Based on a 1966 play, “Happy Family”, by Maisie Mosco (who is more well-known for her multi-generational family saga about Jewish immigrants living in Manchester, Almonds and Raisins (1979), Scattered Seed (1980) and Children’s Children (1981)), MNS&G‘s action takes place almost exclusively in a rotting, rambling Victwardian pile of a house, inhabited by a family whose members are only ever known as Mumsy, Nanny, Sonny and Girly. Sonny and Girly, obviously in their late teens, dress and act as clichés of the sort of naughty-but-loveable children that only ever existed in nostalgic fiction. But their gleeful gameplaying and chanting of horrid nursery rhymes is a thin mask for a family-wide psychosis. The children go outside the house’s extensive grounds to gather “New Friends” — mostly drunks from the park (though, as the film begins, we’re told Mumsy is fed up with drunks from the park, so the children make a fateful decision to gather a slightly higher class of inebriate) — whom they forcibly involve in their twisted, childish games, where the most important rule is “Play the Game”. New Friends who don’t play the game suffer the consequences, by having the darker side of nursery rhymes literalised — as in the “Humpty Dumpty Game”, which of course ends with someone falling from a great height, and not being able to be put back together again. But their newest New Friend proves to be more up to the mark, and once he’s learned to adjust to the madness of the situation, he begins to play games of his own, manipulating the subtle undercurrent of sexual jealousy that lurks beneath the family’s rule-entrenched power structure. With, as they might say, grisly consequences.

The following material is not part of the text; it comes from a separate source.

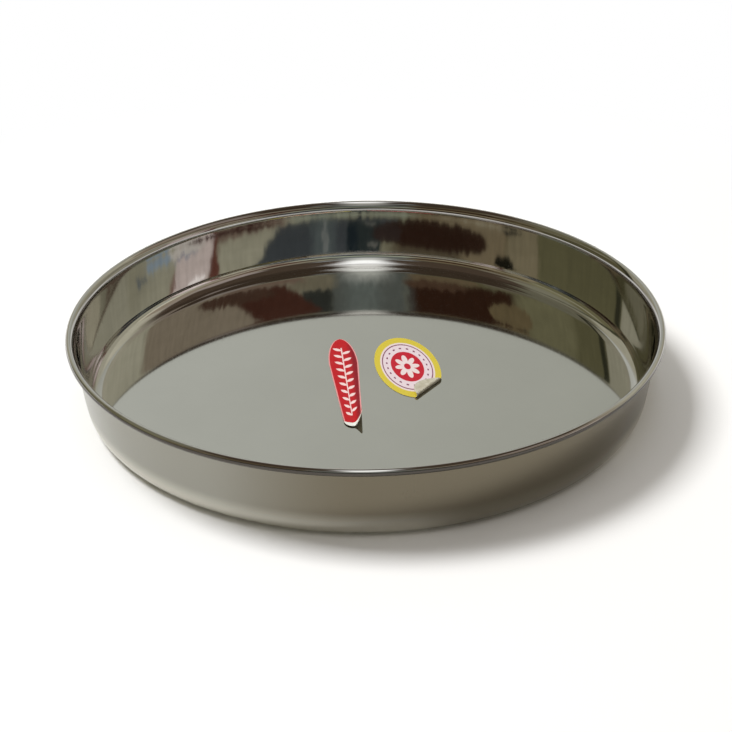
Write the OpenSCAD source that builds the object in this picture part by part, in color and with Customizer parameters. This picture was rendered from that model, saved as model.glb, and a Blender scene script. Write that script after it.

Though, not as grisly as you’d think. For a film slap bang in the middle of a British horror boom (and directed by Freddie Francis, the man responsible for Hammer’s The Evil of Frankenstein, and Amicus’s Tales from the Crypt and Dr Terror’s House of Horrors — though he was also cinematographer on David Lynch’s Elephant Man, Dune, and Straight Story), there’s remarkably little explicit horror. The goriest the film gets is a pricked thumb (hastily kissed better), though there is a corpse in a bed, not to mention the very brief glimpse of a (non-gory) severed hand. So much more is implied than shown, which may be why the film hasn’t dated. MNS&G shows its real power in a scene near the end, in the kitchen, where the viewer will already have realised that the big pot boiling away on the stove contains something that outdoes Fatal Attraction 17 years before Fatal Attraction. You never actually get to see what’s in the pot, but the cutting between its lifted lid and the horror on people’s faces is enough to make you think you have.

The film’s strength really lies in the mix between its characters’ schizoid gameplaying and the darker, messier psychology ready to break through that thin but overbright surface. Mumsy, Nanny, Sonny and Girly are always telling their New Friends that theirs is a happy family — but the fact they insist on this so much, and that “happy families need rules”, immediately gives it the lie.

So what is MNS&G about? It’s possible to enjoy it just for its weird mix of mad glee and nursery-rhyme darkness, but I think it has a power that goes beyond that. It’s of course about family. The thing about the MNS&G ménage is that, although it is sociopathic, psychopathic, not to say outright murderous, it works. It works not because of or in spite of its madness, but because the family have agreed to share a madness. And that may be the thing that transcends Tolstoy’s theory of happy and unhappy families: all families, to work as families, must be a shared form of madness — benign, in the case of happy families, less benign in the case of unhappy ones — but you know they work because the family stays together. That’s, in the end, what makes them a family.

MNS&G was released in the US as Girly, a title which, while it obviously makes the most of the film’s most striking visual asset (ahem):

…does miss the point a bit about this being, after all, a family film. Though not, obviously, a film for all the family.